--- What to produce ---
Produce a verbatim copy of the entries listed below.

Object data in JSON:
■ ■ ■ ■ ■ ■ ■

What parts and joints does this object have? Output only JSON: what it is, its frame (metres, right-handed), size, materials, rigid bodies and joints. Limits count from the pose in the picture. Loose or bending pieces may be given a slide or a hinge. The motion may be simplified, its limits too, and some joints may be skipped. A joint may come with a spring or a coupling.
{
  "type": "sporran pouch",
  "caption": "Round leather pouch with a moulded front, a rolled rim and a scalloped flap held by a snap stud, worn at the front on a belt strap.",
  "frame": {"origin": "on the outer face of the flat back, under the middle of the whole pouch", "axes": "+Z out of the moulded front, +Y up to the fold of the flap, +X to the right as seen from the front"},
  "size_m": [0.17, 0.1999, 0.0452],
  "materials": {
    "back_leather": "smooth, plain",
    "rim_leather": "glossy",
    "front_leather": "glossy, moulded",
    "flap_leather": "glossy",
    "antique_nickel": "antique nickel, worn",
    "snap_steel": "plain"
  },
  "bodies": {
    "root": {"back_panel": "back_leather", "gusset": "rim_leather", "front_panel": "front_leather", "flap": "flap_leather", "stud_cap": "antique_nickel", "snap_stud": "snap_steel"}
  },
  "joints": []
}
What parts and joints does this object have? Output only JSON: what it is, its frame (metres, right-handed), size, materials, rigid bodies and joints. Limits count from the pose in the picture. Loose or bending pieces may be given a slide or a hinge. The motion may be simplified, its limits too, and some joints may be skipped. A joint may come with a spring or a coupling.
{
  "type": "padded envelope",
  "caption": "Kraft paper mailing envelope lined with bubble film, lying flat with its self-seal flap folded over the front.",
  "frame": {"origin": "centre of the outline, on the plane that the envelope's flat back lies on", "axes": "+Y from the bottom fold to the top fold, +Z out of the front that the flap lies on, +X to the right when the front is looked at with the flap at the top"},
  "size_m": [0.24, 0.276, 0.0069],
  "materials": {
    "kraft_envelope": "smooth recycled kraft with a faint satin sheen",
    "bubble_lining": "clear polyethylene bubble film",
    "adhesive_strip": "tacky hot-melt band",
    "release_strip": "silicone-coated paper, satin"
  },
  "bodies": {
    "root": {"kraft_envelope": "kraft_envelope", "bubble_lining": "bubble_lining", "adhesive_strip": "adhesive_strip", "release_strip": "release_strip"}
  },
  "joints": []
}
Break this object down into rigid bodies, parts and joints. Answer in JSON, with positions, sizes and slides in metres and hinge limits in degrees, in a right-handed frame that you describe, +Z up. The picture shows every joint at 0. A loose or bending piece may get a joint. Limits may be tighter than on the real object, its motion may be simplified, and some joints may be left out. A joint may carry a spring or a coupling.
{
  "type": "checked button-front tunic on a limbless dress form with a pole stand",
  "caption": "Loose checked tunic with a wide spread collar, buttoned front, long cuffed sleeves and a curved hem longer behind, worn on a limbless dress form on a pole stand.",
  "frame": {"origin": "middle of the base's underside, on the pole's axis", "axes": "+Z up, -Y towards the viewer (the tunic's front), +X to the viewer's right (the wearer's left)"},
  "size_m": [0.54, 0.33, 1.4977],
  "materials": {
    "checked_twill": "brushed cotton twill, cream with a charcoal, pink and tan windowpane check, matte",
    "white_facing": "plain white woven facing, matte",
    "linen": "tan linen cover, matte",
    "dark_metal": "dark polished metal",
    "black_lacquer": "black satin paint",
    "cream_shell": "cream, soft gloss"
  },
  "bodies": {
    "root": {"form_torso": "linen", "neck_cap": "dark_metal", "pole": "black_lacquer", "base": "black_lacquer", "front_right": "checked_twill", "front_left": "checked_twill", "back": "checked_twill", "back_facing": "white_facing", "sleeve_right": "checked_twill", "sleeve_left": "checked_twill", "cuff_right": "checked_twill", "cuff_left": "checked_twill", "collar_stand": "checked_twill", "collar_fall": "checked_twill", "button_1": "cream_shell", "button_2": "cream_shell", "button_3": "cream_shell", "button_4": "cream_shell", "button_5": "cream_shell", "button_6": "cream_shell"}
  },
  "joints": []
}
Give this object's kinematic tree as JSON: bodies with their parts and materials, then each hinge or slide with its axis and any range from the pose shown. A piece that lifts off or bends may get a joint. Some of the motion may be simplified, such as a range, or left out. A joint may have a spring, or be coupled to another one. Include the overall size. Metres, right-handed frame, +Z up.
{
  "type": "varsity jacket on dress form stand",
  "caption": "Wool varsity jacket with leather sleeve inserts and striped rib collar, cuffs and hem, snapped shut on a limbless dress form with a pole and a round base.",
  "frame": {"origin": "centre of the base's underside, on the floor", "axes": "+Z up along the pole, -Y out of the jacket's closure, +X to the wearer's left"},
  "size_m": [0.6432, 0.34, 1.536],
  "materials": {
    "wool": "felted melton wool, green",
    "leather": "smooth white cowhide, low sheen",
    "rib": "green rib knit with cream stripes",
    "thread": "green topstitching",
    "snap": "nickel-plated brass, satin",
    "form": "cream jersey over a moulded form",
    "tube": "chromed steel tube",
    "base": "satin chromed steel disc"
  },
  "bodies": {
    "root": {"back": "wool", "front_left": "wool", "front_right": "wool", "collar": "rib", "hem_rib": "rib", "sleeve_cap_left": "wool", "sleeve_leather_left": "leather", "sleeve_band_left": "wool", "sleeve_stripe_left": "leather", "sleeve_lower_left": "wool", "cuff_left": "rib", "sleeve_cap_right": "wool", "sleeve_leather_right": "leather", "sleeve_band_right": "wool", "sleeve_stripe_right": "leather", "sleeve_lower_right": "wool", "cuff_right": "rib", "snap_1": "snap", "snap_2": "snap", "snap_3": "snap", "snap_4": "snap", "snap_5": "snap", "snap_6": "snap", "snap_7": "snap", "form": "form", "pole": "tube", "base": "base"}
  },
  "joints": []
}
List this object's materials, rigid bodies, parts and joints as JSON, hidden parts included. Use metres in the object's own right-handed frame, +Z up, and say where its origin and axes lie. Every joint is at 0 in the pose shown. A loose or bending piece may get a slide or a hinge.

■ ■ ■ ■ ■ ■ ■

--- Correct answer ---
What parts and joints does this object have? Output only JSON: what it is, its frame (metres, right-handed), size, materials, rigid bodies and joints. Limits count from the pose in the picture. Loose or bending pieces may be given a slide or a hinge. The motion may be simplified, its limits too, and some joints may be skipped. A joint may come with a spring or a coupling.
{
  "type": "sporran pouch",
  "caption": "Round leather pouch with a moulded front, a rolled rim and a scalloped flap held by a snap stud, worn at the front on a belt strap.",
  "frame": {"origin": "on the outer face of the flat back, under the middle of the whole pouch", "axes": "+Z out of the moulded front, +Y up to the fold of the flap, +X to the right as seen from the front"},
  "size_m": [0.17, 0.1999, 0.0452],
  "materials": {
    "back_leather": "smooth, plain",
    "rim_leather": "glossy",
    "front_leather": "glossy, moulded",
    "flap_leather": "glossy",
    "antique_nickel": "antique nickel, worn",
    "snap_steel": "plain"
  },
  "bodies": {
    "root": {"back_panel": "back_leather", "gusset": "rim_leather", "front_panel": "front_leather", "flap": "flap_leather", "stud_cap": "antique_nickel", "snap_stud": "snap_steel"}
  },
  "joints": []
}
What parts and joints does this object have? Output only JSON: what it is, its frame (metres, right-handed), size, materials, rigid bodies and joints. Limits count from the pose in the picture. Loose or bending pieces may be given a slide or a hinge. The motion may be simplified, its limits too, and some joints may be skipped. A joint may come with a spring or a coupling.
{
  "type": "padded envelope",
  "caption": "Kraft paper mailing envelope lined with bubble film, lying flat with its self-seal flap folded over the front.",
  "frame": {"origin": "centre of the outline, on the plane that the envelope's flat back lies on", "axes": "+Y from the bottom fold to the top fold, +Z out of the front that the flap lies on, +X to the right when the front is looked at with the flap at the top"},
  "size_m": [0.24, 0.276, 0.0069],
  "materials": {
    "kraft_envelope": "smooth recycled kraft with a faint satin sheen",
    "bubble_lining": "clear polyethylene bubble film",
    "adhesive_strip": "tacky hot-melt band",
    "release_strip": "silicone-coated paper, satin"
  },
  "bodies": {
    "root": {"kraft_envelope": "kraft_envelope", "bubble_lining": "bubble_lining", "adhesive_strip": "adhesive_strip", "release_strip": "release_strip"}
  },
  "joints": []
}
Break this object down into rigid bodies, parts and joints. Answer in JSON, with positions, sizes and slides in metres and hinge limits in degrees, in a right-handed frame that you describe, +Z up. The picture shows every joint at 0. A loose or bending piece may get a joint. Limits may be tighter than on the real object, its motion may be simplified, and some joints may be left out. A joint may carry a spring or a coupling.
{
  "type": "checked button-front tunic on a limbless dress form with a pole stand",
  "caption": "Loose checked tunic with a wide spread collar, buttoned front, long cuffed sleeves and a curved hem longer behind, worn on a limbless dress form on a pole stand.",
  "frame": {"origin": "middle of the base's underside, on the pole's axis", "axes": "+Z up, -Y towards the viewer (the tunic's front), +X to the viewer's right (the wearer's left)"},
  "size_m": [0.54, 0.33, 1.4977],
  "materials": {
    "checked_twill": "brushed cotton twill, cream with a charcoal, pink and tan windowpane check, matte",
    "white_facing": "plain white woven facing, matte",
    "linen": "tan linen cover, matte",
    "dark_metal": "dark polished metal",
    "black_lacquer": "black satin paint",
    "cream_shell": "cream, soft gloss"
  },
  "bodies": {
    "root": {"form_torso": "linen", "neck_cap": "dark_metal", "pole": "black_lacquer", "base": "black_lacquer", "front_right": "checked_twill", "front_left": "checked_twill", "back": "checked_twill", "back_facing": "white_facing", "sleeve_right": "checked_twill", "sleeve_left": "checked_twill", "cuff_right": "checked_twill", "cuff_left": "checked_twill", "collar_stand": "checked_twill", "collar_fall": "checked_twill", "button_1": "cream_shell", "button_2": "cream_shell", "button_3": "cream_shell", "button_4": "cream_shell", "button_5": "cream_shell", "button_6": "cream_shell"}
  },
  "joints": []
}
Give this object's kinematic tree as JSON: bodies with their parts and materials, then each hinge or slide with its axis and any range from the pose shown. A piece that lifts off or bends may get a joint. Some of the motion may be simplified, such as a range, or left out. A joint may have a spring, or be coupled to another one. Include the overall size. Metres, right-handed frame, +Z up.
{
  "type": "varsity jacket on dress form stand",
  "caption": "Wool varsity jacket with leather sleeve inserts and striped rib collar, cuffs and hem, snapped shut on a limbless dress form with a pole and a round base.",
  "frame": {"origin": "centre of the base's underside, on the floor", "axes": "+Z up along the pole, -Y out of the jacket's closure, +X to the wearer's left"},
  "size_m": [0.6432, 0.34, 1.536],
  "materials": {
    "wool": "felted melton wool, green",
    "leather": "smooth white cowhide, low sheen",
    "rib": "green rib knit with cream stripes",
    "thread": "green topstitching",
    "snap": "nickel-plated brass, satin",
    "form": "cream jersey over a moulded form",
    "tube": "chromed steel tube",
    "base": "satin chromed steel disc"
  },
  "bodies": {
    "root": {"back": "wool", "front_left": "wool", "front_right": "wool", "collar": "rib", "hem_rib": "rib", "sleeve_cap_left": "wool", "sleeve_leather_left": "leather", "sleeve_band_left": "wool", "sleeve_stripe_left": "leather", "sleeve_lower_left": "wool", "cuff_left": "rib", "sleeve_cap_right": "wool", "sleeve_leather_right": "leather", "sleeve_band_right": "wool", "sleeve_stripe_right": "leather", "sleeve_lower_right": "wool", "cuff_right": "rib", "snap_1": "snap", "snap_2": "snap", "snap_3": "snap", "snap_4": "snap", "snap_5": "snap", "snap_6": "snap", "snap_7": "snap", "form": "form", "pole": "tube", "base": "base"}
  },
  "joints": []
}
List this object's materials, rigid bodies, parts and joints as JSON, hidden parts included. Use metres in the object's own right-handed frame, +Z up, and say where its origin and axes lie. Every joint is at 0 in the pose shown. A loose or bending piece may get a slide or a hinge.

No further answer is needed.